Now the number of iterations per epoch is just :
number_iterations_per_epoch = np.floor(total_num_of_items / batch_size).astype('int') + 1
number_iterations_per_epoch
step_size = number_iterations_per_epoch * 2
step_size
We'll set the requirements for training (i.e. a loss, the model, and gradient step)
loss_func = nn.CrossEntropyLoss() # Create cross entropy loss function
def one_iteration():
# set the optimizer that will do the gradient step for us
opt = SGD(simple_net_CLR.parameters(), current_lr)
# Get the activations
preds = simple_net_CLR(xb)
# Calculate the loss
loss = loss_func(preds, yb)
# Calculate the gradient
loss.backward()
# Do the step and set the gradient to zero
opt.step()
opt.zero_grad()
Choose the boundaries
Now something that is really interesting in the paper, is that the author gives us a quite efficient ways of choosing our base_lr and max_lr. Which he calls “LR range test”.
The idea is to train our model for a few epochs while increasing the learning rate linearly from a small value to a big value.
Then plot the accuracy according to the learning rate.
Note the learning rate when the accuracy starts improving, and when the accuracy slows, becomes ragged or starts to fall. And set the first as your base_lr and the latter as your max_lr.
simple_net_CLR = nn.Sequential(
nn.Linear(28*28, 30),
nn.ReLU(),
nn.Linear(30, 10)
)
# Create the NN with 2 linear layers and one non linearity (Relu) between them
start_lr = 0.0001 # Set the starting learning rate and the final one
final_lr = 1
# Create a numpy array with 314 values evenly spaced out from start_lr to final_lr
lr_range = np.linspace(start_lr, final_lr, 314)
# Get our batches of items
batches = list(dl)
# List where we will store the accuracy after each batch
batch_acc_v = []
# 314 is just an arbitrary number you can choose whatever works for you
for i in range(314):
# Get the batch
xb, yb = batches[i]
# Set the learning rate
current_lr = lr_range[i].item()
# Do the iteration with the given learning rate
one_iteration()
# Calculate the accuracy and save it in the previously created list
ba = tensor([accuracy(simple_net_CLR(xb), yb) for xb, yb in dl_valid]).mean().item()
batch_acc_v.append(ba)
plt.plot(lr_range, batch_acc_v); # Plot the accuracy according to learning rate
From the graph, we can reasonably choose base_lr = 0.175, max_lr = 0.25
base_line_net = nn.Sequential(
nn.Linear(28*28, 30),
nn.ReLU(),
nn.Linear(30, 10)
)
# Create base line NN with the same architechture as the previous one
lr = 0.2 # Setting the learning rate
# List to store the accuracy after each epoch
batch_acc_v = []
# Training for 30 epochs
for i in range(30):
for xb, yb in dl:
# do one gradient step
one_iteration_base()
# Calculate accuracy after each epoch
ba = tensor([accuracy(base_line_net(xb), yb) for xb, yb in dl_valid]).mean().item()
batch_acc_v.append(ba)
print('Best accuracy: ', max(batch_acc_v))

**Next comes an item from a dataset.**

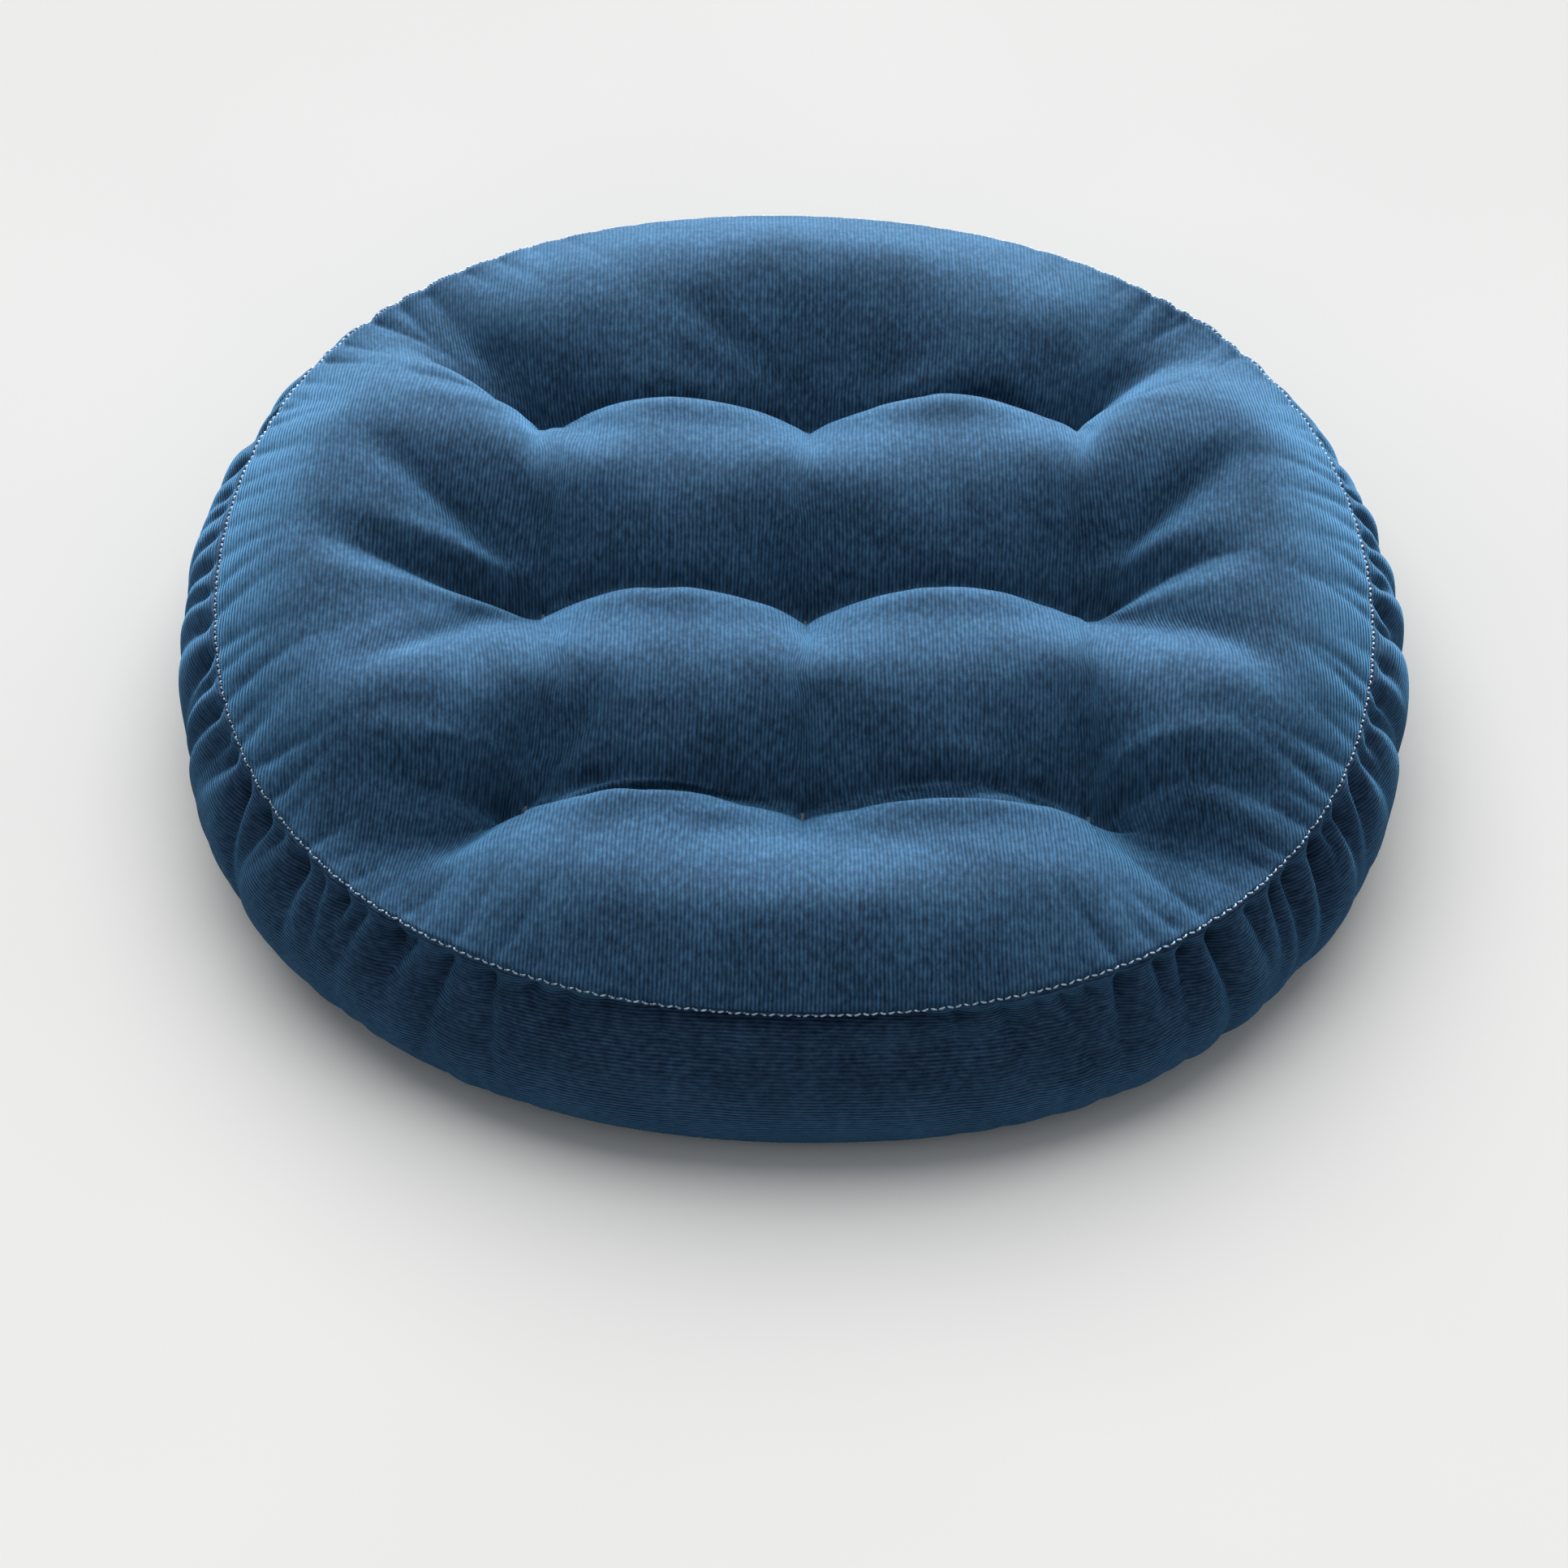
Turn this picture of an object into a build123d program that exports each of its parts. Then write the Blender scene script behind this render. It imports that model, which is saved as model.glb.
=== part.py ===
"""Round tufted floor cushion, in millimetres: +Z up, origin on the floor under its centre.

The cover is three pieces of corduroy. A round top panel and a round bottom panel are sewn to
a side band, each seam with its raw edges turned inwards. The band is one strip whose ends are
sewn together at the back. It holds a loose fibre filling, put in through a gap in the bottom
seam that is then closed by hand. Nine ties of strong thread go right through the cushion and
pull the two panels towards each other, so that the cushion keeps its shape.
"""

from build123d import *

import os
from math import asin, atan, atan2, degrees, radians, sin, sqrt

# Driving dimensions
OVERALL_DIAMETER = 550.0
CROWN_HEIGHT = 112.0
TOP_SEAM_HEIGHT = 86.0
BOTTOM_SEAM_HEIGHT = 7.0
SEAM_RADIUS = 257.0
CROWN_FLAT_RADIUS = 185.0
FLOOR_FLAT_RADIUS = 236.0

CLOTH = 1.2
ROLLED_EDGE_RADIUS = 2.4
SEAM_ALLOWANCE = 10.0
CLEARANCE = 0.2

TUFT_PITCH = 120.0
TUFT_GRID_CENTRE = (6.0, -5.0)
TOP_TUFT_HEIGHT = 68.0
BOTTOM_TUFT_HEIGHT = 15.0
TOP_DIMPLE_RADIUS = 52.0
BOTTOM_DIMPLE_RADIUS = 34.0

TIE_THREAD_RADIUS = 0.7
TIE_STITCH = 5.0
TIE_BEND_RADIUS = 1.2
KNOT_RADIUS = 1.8

SEAM_THREAD_RADIUS = 0.5
HAND_THREAD_RADIUS = 0.6
BACK = 90.0
FILLING_GAP = 38.0
JOIN_STITCHES = 9
JOIN_STITCH_INSET = 3.0
JOIN_STITCH_REACH = 1.8

# How far each tuft is sewn from its place on the square pitch, to the right and to the back
TUFT_DRIFT = {
    "back_left": (1, -1),
    "back_centre": (0, 2),
    "back_right": (0, 6),
    "middle_left": (3, -2),
    "middle_centre": (-1, -3),
    "middle_right": (0, 2),
    "front_left": (0, 0),
    "front_centre": (-2, -1),
    "front_right": (0, 0),
}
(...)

Now that we have everything we need, let's train the model and see the results.
base_lr = 0.175 # Set the learning rates
max_lr = 0.25
current_lr = base_lr
# Set the values of the learning rates for each part of the cycle
values_of_lr_as = np.linspace(base_lr, max_lr, step_size)
values_of_lr_ds = np.linspace(max_lr, base_lr, step_size)
# To know if we are in the first part of the cycle or the second (ascending / descending)
smaller_values = True
# when iter == stepsize we will change from ascending to descending ad vice versa
iter = 0
epochs = 30
batch_acc_v = []
for i in range(epochs):
for xb, yb in dl:
# one iteration
# take gradient step
one_iteration()
# increment bacause we did one iteration
iter += 1
# if yes change from descending to ascending and vice versa
if iter == step_size :
if smaller_values:
smaller_values = False
iter = 1
else:
smaller_values = True
iter = 1
if smaller_values:
current_lr = values_of_lr_as[iter].item()
else:
current_lr = values_of_lr_ds[iter].item()
# Calculate the accuracy after each epoch
ba = tensor([accuracy(simple_net_CLR(xb), yb) for xb, yb in dl_valid]).mean().item()
batch_acc_v.append(ba)
print('Best accuracy: ', max(batch_acc_v))
The CLR is a clear winner, as it achieved 97.10 % accuracy as opposed to 96.75 % for the fixed learning rate policy.
The author also suggests to stop the training at the end of the cycle as it is the moment where the learning rate gets to the lower values.